But snowbirds with yachts have a different problem. Those whose idea of a winter wonderland is being tied up at Slip F-18 at Lauderdale’s Bahia Mar marina and breaking out the Boodles gin (like fictional hero Travis McGee) while trying to decide if today or tomorrow is the day to get busy with the Never Dull on the topside brightwork (hint: tomorrow is always better) first need to figure out a way to get their pleasure craft out of our icebox and down to the welcoming arms of winter warmth. They have two basic choices: sail it yourself or call a repo man. As in re-positioning, not re-possession, as most yacht owners aren’t all that worried about making the next payment.
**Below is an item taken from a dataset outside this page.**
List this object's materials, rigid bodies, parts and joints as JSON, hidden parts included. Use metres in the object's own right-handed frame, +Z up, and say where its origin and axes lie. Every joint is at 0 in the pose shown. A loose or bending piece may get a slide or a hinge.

There are a number of experienced captains up and down the Bay who make a pretty good living sailing boats back and forth between Rhode Island and the warmer destinations of the Carolinas, Florida and the Caribbean. These repo men are busiest during October and November, when they deliver boats to their winter homes; and in late spring, when the yachters return to Narragansett Bay.
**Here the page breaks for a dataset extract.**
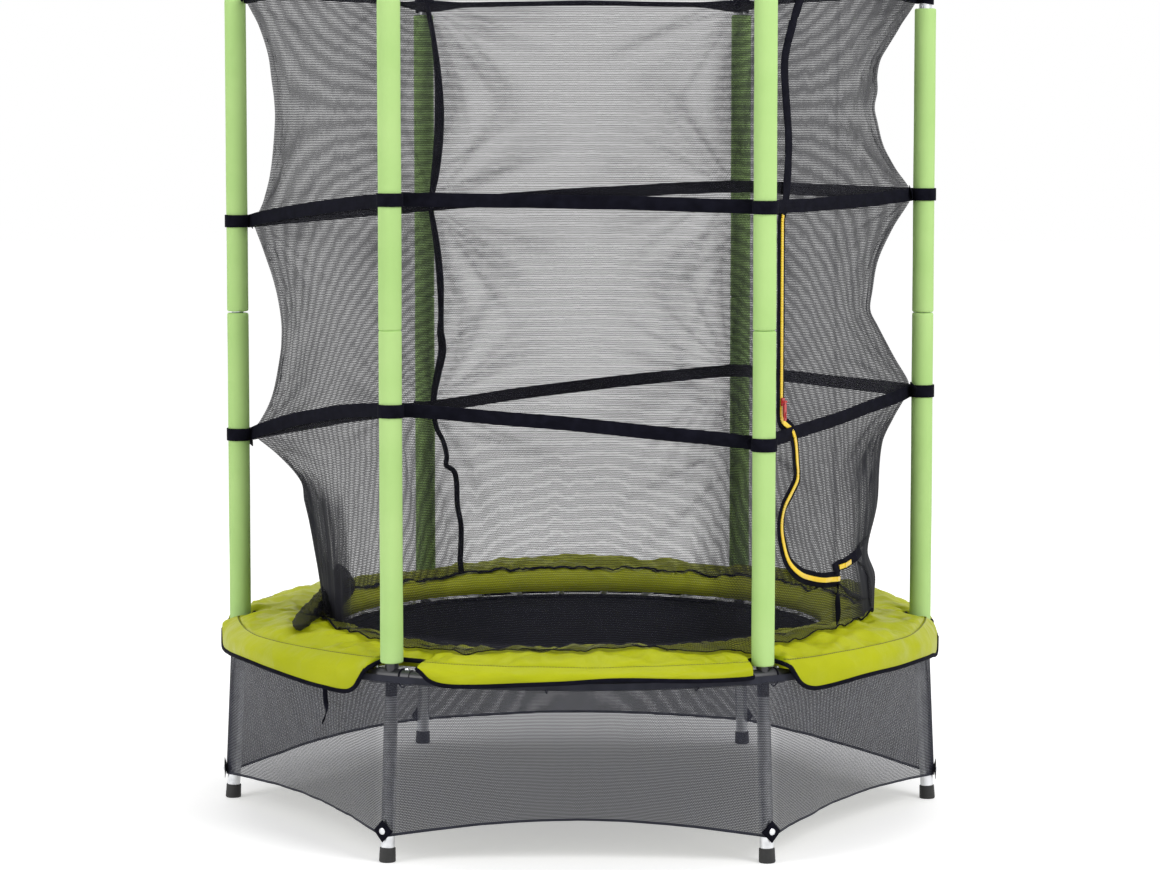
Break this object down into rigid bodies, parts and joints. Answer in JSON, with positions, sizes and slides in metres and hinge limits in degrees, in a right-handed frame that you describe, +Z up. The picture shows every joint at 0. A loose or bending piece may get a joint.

Landlubbers might think the idea of a week or two sailing a yacht southwards to Tortola or Cruz Bay or English Harbour would be terribly romantic, all communing with the dolphins, practicing one’s sextant skills or counting past a billion stars at night. But the captains who do this work look at it with the cold eyes of experience. At roughly $500 per day, half again for any crew members, boat owners want their yachts delivered as fast as possible and hopefully in one piece. Romance doesn’t enter into the equation.

Bill Biewenga, a Jamestown-based captain who also does weather and race consultations for sailors, loads up the cabin with plastic jerry cans of fuel when he’s doing a repo: “If the wind dies, the engine goes on and stays on,” he says. “I got a job to do.” Another local repo man, Don Sweeney, describes a typical trip as “alternating between boring and terrifying.” The boring part is easy to imagine: day after day beating across an empty expanse of ocean with nothing to see from horizon to horizon. “You do a lot of reading,” Sweeney says.

The terrifying part? Try sailing down the crowded shipping lanes of the Eastern seaboard, skirting past the line of supertankers and container ships the size of three football fields waiting to get into or out of New York Harbor, Delaware Bay or the entrance of Chesapeake Bay. At night. In a fog. Or imagine a sudden storm blowing up, raising the waves to 20 feet and the gale to Force Three. Or water is rushing into your boat and you don’t know where it’s coming from. Or, as Sweeney says, “Self-doubt. There are too many hours to think about things. You have to guard against thinking too much.”

But usually the repo men get the job done, thanks to their years of experience and healthy respect for the sea and its dangers. And while neither Biewenga nor Sweeney owns his own pleasure boat, they still sign on for assignments to take other boats across the oceans. “I guess in the end, you do what you love doing,” Sweeney says.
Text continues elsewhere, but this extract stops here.